By Reed Gabhart, Head of Goshen Campus

This Wednesday the students enjoyed a noon dismissal – which no doubt made for some happy campers! I’m sure they don’t give much thought as to why they are leaving early, and perhaps parents don’t dwell on it either, so I thought I’d share what the faculty did this week on their half-day of professional development.

The High School faculty joined us here in Goshen and, after lunch, we sat down for four hours of joint meetings. We ledoff with a presentation from HS history teacher Trent Apple and Goshen librarian Lindsy Serrano on their trip to India last summer courtesy of the Henrion Grant, which is awarded to a member of the SFS faculty (who applies) every year. They shared a beautiful PowerPoint presentation on their travels and how they will use information and texts gathered during their time in India in their classroom and library in the future.

The second part of the day was a two-hour session wherein the departments from JK – 12th grade gathered to discuss and examine how diversity is represented in the SFS curriculum across the spectrum. Part of this self-examination comes from an ISACS recommendation from our recent self-study, and part of this is just us wanting to live up to our Progressive mission and be the best school we possibly can. Teachers discussed their own realization of identity and diversity recognition growing up, and then tackled our school curriculum and culture in terms of cultural awareness. We are comparing our classes and curriculum versus some questions and standards from Teaching Tolerance that Director of Diversity Kisha Watts provided for us, and will continue to do so on our January professional development day, too.

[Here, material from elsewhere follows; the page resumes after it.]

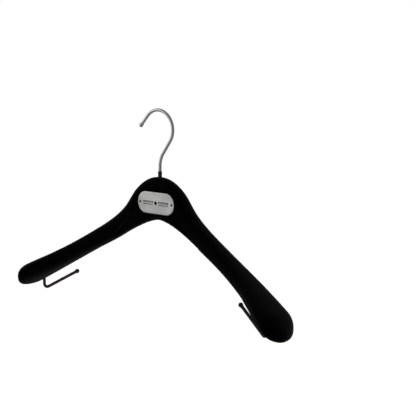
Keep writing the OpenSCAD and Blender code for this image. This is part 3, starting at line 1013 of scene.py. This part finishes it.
class HANGER_OT_hook(bpy.types.Operator):
    """Builds the chrome wire hook"""

    bl_idname = "hanger.hook"
    bl_label = "Hook"

    def execute(self, context):
        settings = context.scene.hanger_hook
        chrome = chrome_finish(settings.chrome)
        lean, loop = settings.lean, settings.loop_radius
        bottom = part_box("hook")[0].z
        lower = [bottom + 0.3 * MM, NECK_Z, NECK_Z + COLLAR_HIGH.z - COLLAR_LOW.z, NECK_Z + settings.stem]
        points = [(0.0, bottom)] + [(0.0, z) for z in sorted(lower)]
        bend_centre = (settings.bend_radius, NECK_Z + settings.stem)
        points += arc(bend_centre, settings.bend_radius, math.pi, -lean, settings.arc_step)
        x, z = points[-1]
        run_end = (x + settings.lean_run * math.sin(lean), z + settings.lean_run * math.cos(lean))
        points += [((x + run_end[0]) / 2, (z + run_end[1]) / 2), run_end]
        centre = (run_end[0] - loop * math.cos(lean), run_end[1] + loop * math.sin(lean))
        points += arc(centre, loop, -lean, settings.loop_turn, settings.arc_step)
        radii = [settings.wire_radius - 0.3 * MM] + [settings.wire_radius] * (len(points) - 1)
        heading = math.pi / 2 - lean + settings.loop_turn
        x, z = points[-1]
        end = [(0.0, settings.wire_radius)]
        end += swelled_end(settings.wire_radius, settings.swell_radius, settings.swell_length)
        for along, radius in end:
            reach = settings.tail + along
            points.append((x + reach * math.cos(heading), z + reach * math.sin(heading)))
            radii.append(radius)
        path = [(x, 0.0, z) for x, z in points]
        obj = wire_object("hook_wire", path, radii, settings.sides, chrome)
        cut(obj, punch_mark(settings))
        finish_mesh(obj, math.radians(35))
        take_over(obj, "hook", "hook_chrome", "hook")
        return {"FINISHED"}


def punch_mark(settings):
    """Small round punch, set shallow into the front of the stem."""
    place = (0, -settings.wire_radius - 0.25 * MM, COLLAR_HIGH.z + 1.9 * MM)
    r = settings.punch
    profile = [(r * math.sin(a), -r * math.cos(a)) for a in (math.pi * k / 12 for k in range(1, 12))]
    return finish_mesh(lathe("punch", profile, place, (0, 1, 0), 20), math.radians(30))


class HANGER_OT_collar(bpy.types.Operator):
    """Builds the black sleeve on the hook's stem"""

    bl_idname = "hanger.collar"
    bl_label = "Sleeve"

    def execute(self, context):
        outer = COLLAR_HIGH.x
        bore = context.scene.hanger_hook.wire_radius - 0.05 * MM
        low, high = COLLAR_LOW.z, COLLAR_HIGH.z
        lip = 0.4 * MM
        turns = [math.pi / 2 * k / 6 for k in range(7)]
        profile = [(bore, low), (outer - 0.15 * MM, low), (outer, low + 0.15 * MM)]
        profile += [(outer - 0.06 * MM, low + 3.4 * MM), (outer, low + 5.6 * MM)]
        profile += [(outer - lip + lip * math.cos(a), high - lip + lip * math.sin(a)) for a in turns]
        profile += [(bore, high - 0.12 * MM)]
        obj = lathe("hook_sleeve", ring_closed(profile), (0, 0, 0), (0, 0, 1), 48)
        open_lathe(obj)
        set_material(obj, coated_finish("black_sleeve", (0.0035, 0.0035, 0.0038), 0.45, 0.65, 1500.0))
        finish_mesh(obj, math.radians(40))
        take_over(obj, "hook", "black_sleeve", "hook_collar")
        return {"FINISHED"}


def ring_closed(profile):
    """A tube's profile that comes back to its first point."""
    return profile + [profile[0]]


def open_lathe(obj):
    """Takes the end discs off a lathed tube, whose wall is closed by itself."""
    bm = bmesh.new()
    bm.from_mesh(obj.data)
    discs = [f for f in bm.faces if len(f.verts) > 4]
    bmesh.ops.delete(bm, geom=discs, context="FACES_ONLY")
    bm.to_mesh(obj.data)
    bm.free()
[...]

Lastly, we listened to a presentation from Langsford Center Founder Stephen McCrocklin titled “Five Building Blocks to Reading Success.” (If you attended one of our Back-to-School Nights last month, you heard a short version of this talk by Claudia McCrocklin.) Stephen’s presentations are always fascinating and applicable to teachers (and parents) of all grade levels. Here a few nuggets I jotted down during his talk:

  • 20% of students have severe reading difficulties.
  • When students fall behind at the 1st grade level, only one in eight ever have a chance of catching up to their peers (that is why early identification and action as we do at St. Francis is so critical).
  • The 80s/90s whole language vs. phonics debate belongs in the rearview mirror these days. Both components are critical to reading success and phonics help to unlock the reading “code.” (Stephen likened it to trying to learn Morse Code without learning the individual codes for letters!)
  • Silent reading is not effective in increasing a student’s literacy.
  • Vocabulary size is a predictor of reading comprehension.
  • And here’s one that really gets my attention: While there are approximately 283 million words in the English language, there are 2,800 core words that make up 90% of our written texts. So imagine how just knowing these words inside and out can help a student’s comprehension! Toss in 960 “academic” words, and that percentage rises even higher.

As you can see, this is a fascinating topic and at the very heart of education. It is wonderful for us to gather as educators from the teachers of five-year-olds to the teachers of seniors making college decisions to share these presentations and simply spend time together as colleagues. And that is what we do when the kids go home early!